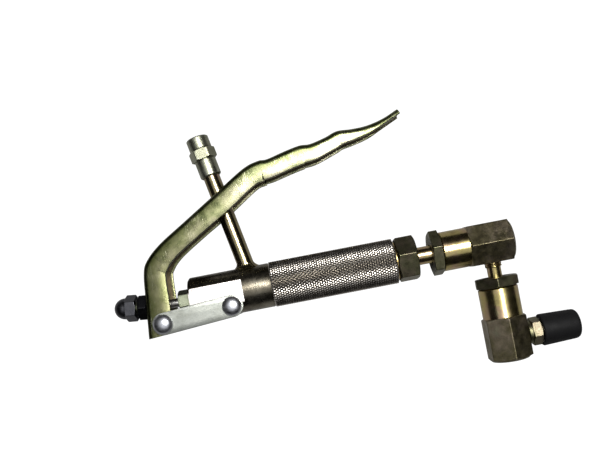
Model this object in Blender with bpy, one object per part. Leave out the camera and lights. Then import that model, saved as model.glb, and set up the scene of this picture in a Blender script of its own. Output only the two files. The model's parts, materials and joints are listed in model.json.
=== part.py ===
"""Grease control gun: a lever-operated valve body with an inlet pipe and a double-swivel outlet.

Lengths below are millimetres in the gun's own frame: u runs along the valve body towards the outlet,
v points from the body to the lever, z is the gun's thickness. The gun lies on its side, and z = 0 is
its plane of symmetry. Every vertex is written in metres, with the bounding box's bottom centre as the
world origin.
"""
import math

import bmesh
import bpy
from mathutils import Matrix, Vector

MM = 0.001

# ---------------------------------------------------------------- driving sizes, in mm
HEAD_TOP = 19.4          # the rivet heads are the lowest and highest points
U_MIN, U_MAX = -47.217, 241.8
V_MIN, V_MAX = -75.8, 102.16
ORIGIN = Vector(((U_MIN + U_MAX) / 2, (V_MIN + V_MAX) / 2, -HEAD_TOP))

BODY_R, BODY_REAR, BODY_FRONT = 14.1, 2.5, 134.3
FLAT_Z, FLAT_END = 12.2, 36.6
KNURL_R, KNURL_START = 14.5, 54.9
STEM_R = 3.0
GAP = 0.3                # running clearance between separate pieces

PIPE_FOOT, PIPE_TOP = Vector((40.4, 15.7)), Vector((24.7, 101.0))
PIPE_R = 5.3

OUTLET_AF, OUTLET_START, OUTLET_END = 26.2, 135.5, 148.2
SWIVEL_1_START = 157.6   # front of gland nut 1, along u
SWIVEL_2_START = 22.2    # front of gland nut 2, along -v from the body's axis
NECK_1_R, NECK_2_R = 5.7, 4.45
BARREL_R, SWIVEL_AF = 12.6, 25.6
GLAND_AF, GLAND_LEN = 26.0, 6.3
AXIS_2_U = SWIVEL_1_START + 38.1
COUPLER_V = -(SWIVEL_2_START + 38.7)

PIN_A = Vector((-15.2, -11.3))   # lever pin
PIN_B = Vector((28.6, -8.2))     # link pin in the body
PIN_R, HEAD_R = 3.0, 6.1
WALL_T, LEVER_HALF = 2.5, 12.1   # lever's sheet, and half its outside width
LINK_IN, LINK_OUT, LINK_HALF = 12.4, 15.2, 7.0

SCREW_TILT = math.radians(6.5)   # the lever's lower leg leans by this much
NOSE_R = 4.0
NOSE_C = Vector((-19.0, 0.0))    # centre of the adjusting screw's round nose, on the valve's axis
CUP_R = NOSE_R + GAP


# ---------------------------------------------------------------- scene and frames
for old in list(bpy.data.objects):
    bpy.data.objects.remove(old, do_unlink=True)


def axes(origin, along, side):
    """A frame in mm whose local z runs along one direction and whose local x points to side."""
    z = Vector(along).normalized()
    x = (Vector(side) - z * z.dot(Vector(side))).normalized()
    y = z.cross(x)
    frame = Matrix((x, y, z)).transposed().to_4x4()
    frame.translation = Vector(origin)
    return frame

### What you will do
Make an exact copy of the data above.

### Solution to the exercise
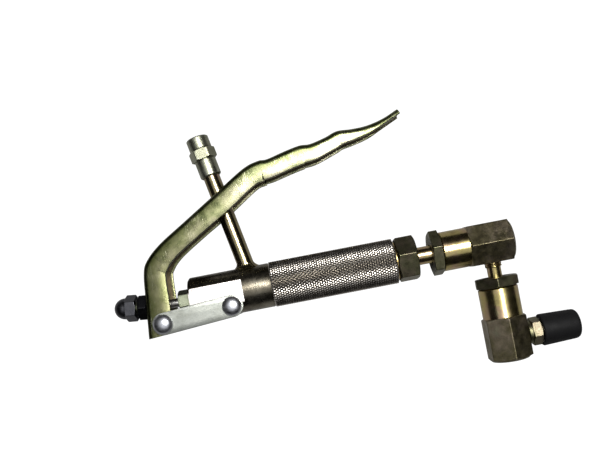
Model this object in Blender with bpy, one object per part. Leave out the camera and lights. Then import that model, saved as model.glb, and set up the scene of this picture in a Blender script of its own. Output only the two files. The model's parts, materials and joints are listed in model.json.
=== part.py ===
"""Grease control gun: a lever-operated valve body with an inlet pipe and a double-swivel outlet.

Lengths below are millimetres in the gun's own frame: u runs along the valve body towards the outlet,
v points from the body to the lever, z is the gun's thickness. The gun lies on its side, and z = 0 is
its plane of symmetry. Every vertex is written in metres, with the bounding box's bottom centre as the
world origin.
"""
import math

import bmesh
import bpy
from mathutils import Matrix, Vector

MM = 0.001

# ---------------------------------------------------------------- driving sizes, in mm
HEAD_TOP = 19.4          # the rivet heads are the lowest and highest points
U_MIN, U_MAX = -47.217, 241.8
V_MIN, V_MAX = -75.8, 102.16
ORIGIN = Vector(((U_MIN + U_MAX) / 2, (V_MIN + V_MAX) / 2, -HEAD_TOP))

BODY_R, BODY_REAR, BODY_FRONT = 14.1, 2.5, 134.3
FLAT_Z, FLAT_END = 12.2, 36.6
KNURL_R, KNURL_START = 14.5, 54.9
STEM_R = 3.0
GAP = 0.3                # running clearance between separate pieces

PIPE_FOOT, PIPE_TOP = Vector((40.4, 15.7)), Vector((24.7, 101.0))
PIPE_R = 5.3

OUTLET_AF, OUTLET_START, OUTLET_END = 26.2, 135.5, 148.2
SWIVEL_1_START = 157.6   # front of gland nut 1, along u
SWIVEL_2_START = 22.2    # front of gland nut 2, along -v from the body's axis
NECK_1_R, NECK_2_R = 5.7, 4.45
BARREL_R, SWIVEL_AF = 12.6, 25.6
GLAND_AF, GLAND_LEN = 26.0, 6.3
AXIS_2_U = SWIVEL_1_START + 38.1
COUPLER_V = -(SWIVEL_2_START + 38.7)

PIN_A = Vector((-15.2, -11.3))   # lever pin
PIN_B = Vector((28.6, -8.2))     # link pin in the body
PIN_R, HEAD_R = 3.0, 6.1
WALL_T, LEVER_HALF = 2.5, 12.1   # lever's sheet, and half its outside width
LINK_IN, LINK_OUT, LINK_HALF = 12.4, 15.2, 7.0

SCREW_TILT = math.radians(6.5)   # the lever's lower leg leans by this much
NOSE_R = 4.0
NOSE_C = Vector((-19.0, 0.0))    # centre of the adjusting screw's round nose, on the valve's axis
CUP_R = NOSE_R + GAP


# ---------------------------------------------------------------- scene and frames
for old in list(bpy.data.objects):
    bpy.data.objects.remove(old, do_unlink=True)


def axes(origin, along, side):
    """A frame in mm whose local z runs along one direction and whose local x points to side."""
    z = Vector(along).normalized()
    x = (Vector(side) - z * z.dot(Vector(side))).normalized()
    y = z.cross(x)
    frame = Matrix((x, y, z)).transposed().to_4x4()
    frame.translation = Vector(origin)
    return frame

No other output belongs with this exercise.